Romain Del Castillo, le milieu brestois, prolonge. « Pour réussir une belle saison, il est nécessaire de s’appuyer sur un grand gardien. On a cette chance de l’avoir avec nous. » Désormais à Mönchengladbach, Franck Honorat a côtoyé deux ans Bizot. « Il prend de la place dans son but et dans les face à face il donne l’impression d’aimanter les ballons », note l’attaquant.

Charismatique, à défaut d’être bavard, Bizot, sous contrat jusqu’en 2026, s’est construit en marge de sa cellule familiale. Ses parents avaient, en effet, des attentes différentes à son adresse. Ils idéalisaient leur fils en superstar du foot, un enfant spécial sous pression qu’il se refusait à devenir. « Je suis quelqu’un de normal, comme tout le monde », se plaît-il à rappeler.

Amoureux de sa région d’adoption, il est en harmonie avec cet environnement paisible. Il mène au Relecq-Kerhuon, aux portes de la Rade de Brest, une existence loin des paillettes. Il apprécie aussi une nature « magnifique » et le caractère des locaux, proche du sien. « Je me sens chez moi ici. Avec ma famille (il a deux garçons), on est sensible à la gentillesse des gens. Chacun est toujours prêt à rendre service. »

Cette empathie lui parle. Aux Pays-Bas, il était ainsi impliqué dans une association venant en aide aux réfugiés et avait longuement accompagné un Érythréen dans ses démarches administratives. « Dans le vestiaire, il parlait avec tout le monde, quelqu’un d’humeur toujours égale. Un gars heureux, optimiste », souligne Buffel.

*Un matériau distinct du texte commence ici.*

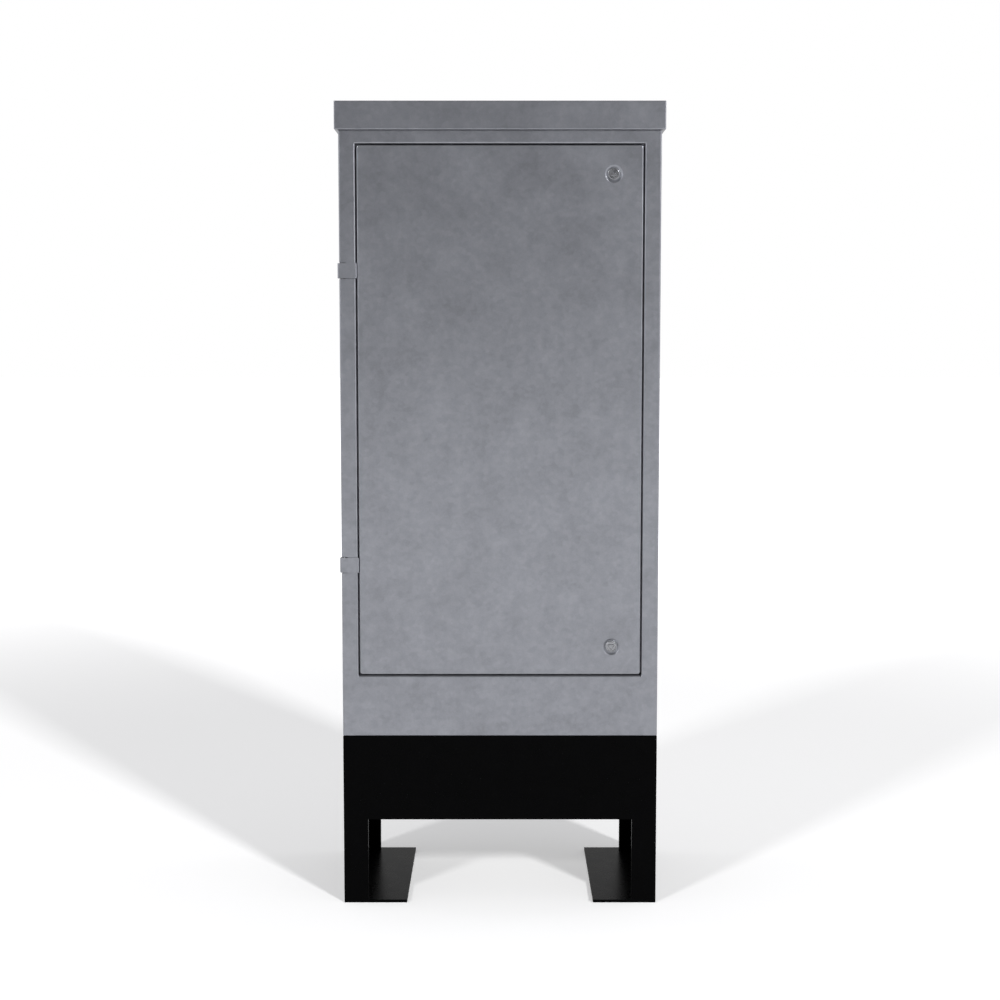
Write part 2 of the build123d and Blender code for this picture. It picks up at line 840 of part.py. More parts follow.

« Il a su très vite se faire adopter en faisant l’effort d’apprendre notre langue. Il aime bien faire des blagues et a le goût des autres », se rappelle, encore, Franck Honorat à propos de cet atypique phare ouest breton aux multiples tatouages. L’un des derniers en date représente un croissant avec un « bonjour » dans une bulle sur son biceps. Un clin d’oeil pour son goût prononcé des viennoiseries et le témoignage visible d’une intégration pleinement réussie.